Although voter registration information is usually confidential, Florida law specifically exempts political party officials from these restrictions. Republicans had a right to the information in those applications and indeed had the ID numbers on their own laptop computers. They could reasonably expect to be accommodated by election officials.

- Adding the ID numbers: Was it proper for the Republicans to add ID numbers? Yes. The main Florida statute for requesting absentee ballots requires that electors submit applications (which was done) and "provide" their ID numbers, which was done by others on their behalf. It doesn't say that no one else can touch or fill out applications.
A copy of the complaint in the Seminole case that I have seen has a handwritten case number at the top of the first page. Who wrote that on the pleadings? Was it the clerk or a party to the case? In some courts, parties are required by law to put case numbers on their pleadings, but no reasonable judge would strike a pleading where a clerk or other friendly party had written in the number. Such issues are what lawyers call de minimis.

But even this gives too much credit to the Democrats' argument, because it implies that there was some trivial defect in the applications. There was no defect at all, as it was corrected by people cooperating with the voters. The Republicans arranged for and paid for the printing and mailing of the very applications they helped complete. Obviously, if the voters had not wanted the Republicans to supply words on their forms, they would not have filled out those forms and signed them. They were working together to apply for an absentee ballot. By returning the ballots properly, every single voter ratified the actions of those who filled in the ID number.

- Helping Republicans: The last major claim in the Seminole case is that by allowing Republicans to use her office, Supervisor Sandra Goard unfairly helped the Republicans. Perhaps morally she should have notified the Democrats that they could come in and fill in missing numbers on ballot applications as well. But Ms. Goard was never asked by the Democrats to let them add ID numbers.
In any case, there is a reason why Republican voters in Seminole needed more help this year. The printing firm discovered that the form it was using for Republican ballot applications omitted ID numbers. Unfortunately, the error was noticed after Republican applications were sent out. When the Republicans found out, they called the election office and asked if they could come in and remedy the omission, and the supervisor agreed.

It should be emphasized that there was nothing illegal about the applications for ballots in Seminole, which means that the actual absentee ballots were entirely licit. (Unlike these legal ballots, those of convicted felons are actually illegal, and should be excluded if they can be identified -- which they can't.) Since the voters could have stayed in town and voted in person had they not voted absentee, it would be particularly cruel to punish them after they relied on the representation by Florida authorities that they could legally vote by absentee ballot.

Both Democratic and Republican voters submitted their own applications and both political parties supplied the voter ID numbers on those applications. Florida law is extremely clear in saying that defects on applications from legal voters do not invalidate actually cast ballots, and even ballots that have been altered by writing on them are not excludable if there is no fraud. No court, acting in fidelity to Florida law, could strike out 4,700 to 15,000 absentee ballots when not a single one is illegal.

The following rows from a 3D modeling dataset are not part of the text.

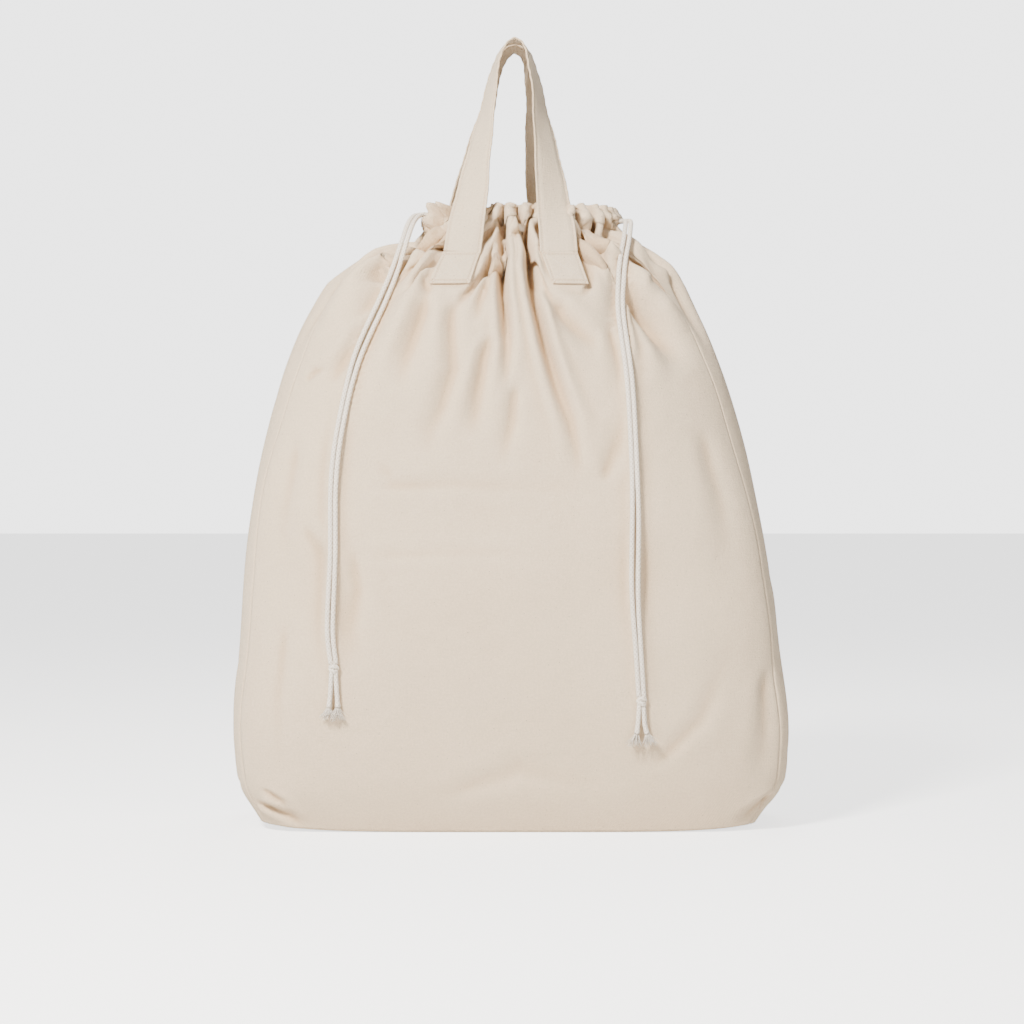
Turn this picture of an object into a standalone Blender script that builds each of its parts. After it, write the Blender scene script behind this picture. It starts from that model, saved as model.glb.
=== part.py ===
"""Drawstring laundry bag in canvas.

Five sewn panels stand as a stuffed bag, a two-piece channel runs round the gathered
mouth, two cords run inside the channel and leave it one at each side, and two strap
handles rise from tabs sewn to the front and rear shoulders.
Metres, +Z up, the front panel faces -Y, the bag stands on z = 0.
"""
import math

import bmesh
import bpy
from mathutils import Vector

# ---------------------------------------------------------------- driving sizes
WALL = 0.0015            # sewn canvas wall
GAP = 0.0003             # clearance between pieces that touch
SEAM_TRIM = 0.0004       # each panel stops this far short of its corner seam
PANEL_TOP = 0.7731       # top edge of the four upright panels
CHANNEL_HEIGHT = 0.022   # drawcord channel, folded flat
CHANNEL_DEPTH = 0.011
CHANNEL_END_Y = 0.020    # half the opening left at each side of the mouth
CORD_RADIUS = 0.003
CORD_SPREAD = 0.0037     # half the spacing of the two strands of a pair
CORD_LIFT = 0.0090       # a hanging cord's centre keeps this far off the canvas
UPPER_RUN_LIFT = 0.0045  # the left cord runs above the right one in the channel
STRAP_WIDTH = 0.048
STRAP_THICKNESS = 0.0026
TAB_STANDOFF = 0.0007
KNOT_RADIUS = 0.0076
KNOT_HEIGHT = 0.009
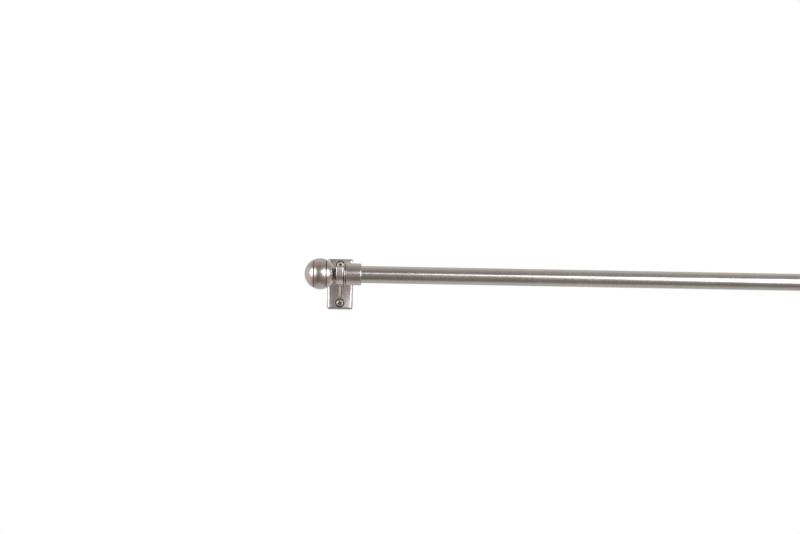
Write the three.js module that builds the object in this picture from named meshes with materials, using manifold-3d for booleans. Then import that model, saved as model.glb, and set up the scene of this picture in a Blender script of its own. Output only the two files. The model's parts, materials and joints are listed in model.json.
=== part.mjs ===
// Curtain rod with brackets: a telescoping rod with ball finials, resting in two wall brackets.
// Millimetres, +Z up. Origin: centre of the left bracket's back face, on the wall.
// +X runs along the rod to the right, +Y into the wall, -Y into the room.
import * as THREE from 'three';
import { mergeVertices } from 'three/addons/utils/BufferGeometryUtils.js';
import Module from 'manifold-3d';

const wasm = await Module();
wasm.setup();

// Layout
const bracketSpacing = 711;      // hook to hook with the rod closed, 28 inches
const projection = 55;           // wall to rod axis
const axisHeight = 10.1;         // rod axis above the plate's centre
const gap = 0.3;                 // between pieces that touch
const roundSides = 28;           // sides of every turned piece on the rod

// Bracket
const plateWidth = 24.8, plateHeight = 48.8, plateThickness = 4.5;
const plateCorner = 2.2, plateBevel = 2.4;
const strapWidth = 7, strapThickness = 2.1;
const lipHeight = 7.1;           // cradle's front lip above the rod axis
const armTop = 1.0;              // arm's upper face above the rod axis
const webThickness = 1.9, webDrop = 21.9;

// Fasteners
const screwHeights = { upper: 18.5, lower: -18 }, screwLength = 32;
const screwHeadRadius = 3.85, screwShankRadius = 2.0, screwHeadDome = 0.9;
const anchorRadius = 3.6, anchorStart = 2.6, anchorEnd = 27;
const studRadius = 3.0, grubRadius = 2.0;

// Finial and end cap, measured along the rod from the hook's middle, inwards positive
const ballRadius = 14.5, ballCentre = -18.2, ballFlat = -6.0;
const ballGrooveOffset = 5.8, ballGrooveWidth = 1.3, ballGrooveDepth = 0.7;
const neckRadius = 6.8;                         // the journal that lies in the cradle
const reliefRadius = 5.2, reliefEnd = -3.9;     // the thinner stretch beside the ball
const collarStart = 4.1, collarEnd = 19.9, collarRadius = 10.25;
const socketStart = 6.6, socketRadius = 8.3;
const grubPlace = 12.5;

// Tubes
const outerTubeRadius = 8.0, innerTubeRadius = 6.35, tubeWall = 0.7;
const innerTubeShown = 12;       // bare inner tube between the mouth ring and the right collar
const innerTubeStart = 32;
const mouthLip = 1.6, mouthDepth = 12;

const nickel = { color: 0xb3a99f, roughness: 0.3, metalness: 1 };
const castNickel = { color: 0xa59b90, roughness: 0.4, metalness: 1 };
const screwSteel = { color: 0xb5b0a8, roughness: 0.35, metalness: 1 };
const blackSteel = { color: 0x3a3836, roughness: 0.5, metalness: 0.9 };
const clearNylon = { color: 0xd9d6cc, roughness: 0.6, metalness: 0 };
const greyPlastic = { color: 0x9a9c9e, roughness: 0.7, metalness: 0 };

function piece(name, geometry, finish) {
  const mesh = new THREE.Mesh(geometry, new THREE.MeshStandardMaterial(finish));
  mesh.name = name;
  return mesh;
}

// ---- Joining and cutting ----

function solidOf(geometry) {
  const plain = geometry.index ? geometry.toNonIndexed() : geometry.clone();
  plain.deleteAttribute('normal');
  plain.deleteAttribute('uv');
  const merged = mergeVertices(plain, 1e-4);
  const corners = merged.index.array;
  const kept = [];
  for (let i = 0; i < corners.length; i += 3) {
    const [a, b, c] = [corners[i], corners[i + 1], corners[i + 2]];
    if (a !== b && b !== c && c !== a) kept.push(a, b, c);
  }
  return new wasm.Manifold(new wasm.Mesh({
    numProp: 3,
    vertProperties: new Float32Array(merged.attributes.position.array),
    triVerts: new Uint32Array(kept),
  }));
}

function geometryOf(solid) {
  const mesh = solid.getMesh();
  const geometry = new THREE.BufferGeometry();
  geometry.setAttribute('position', new THREE.BufferAttribute(new Float32Array(mesh.vertProperties), 3));
  geometry.setIndex(new THREE.BufferAttribute(new Uint32Array(mesh.triVerts), 1));
  geometry.computeVertexNormals();
  return geometry;
}

// ---- Turned pieces: profile points are [along the axis, radius], anticlockwise about the metal ----

function turned(profile, sides = roundSides) {
  const points = profile.map(([along, radius]) => new THREE.Vector2(radius, along));
  const geometry = new THREE.LatheGeometry(points, sides);
  geometry.rotateZ(-Math.PI / 2);
  return geometry;
}

function turnedAlongY(profile, sides) {
  const geometry = turned(profile, sides);
  geometry.rotateZ(Math.PI / 2);
  return geometry;
}

function pin(radius, start, end, sides = 16) {
  return turned([[start, 0], [start, radius], [end, radius], [end, 0]], sides);
}

function sleeve(outerRadius, innerRadius, start, end) {
  return turned([
    [start, innerRadius], [start, outerRadius], [end, outerRadius], [end, innerRadius],
    [start, innerRadius],
  ]);
}

// ---- Wall bracket, a single zinc casting ----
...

The only claim worth arguing about is the moral one: Was Ms. Goard, the Republican elections official, sufficiently even-handed? Anyone who has ever worked on contested campaigns knows that to criticize a public official for not volunteering to help the other party (especially when they haven't asked for help) is to complain about business as usual.

The Seminole case is particularly ironic in light of the main litigation the Democrats are pursuing. In Seminole, unlike the vagaries of Palm Beach or Miami-Dade, voter intent does not need to be discerned: It is staring us straight in the face.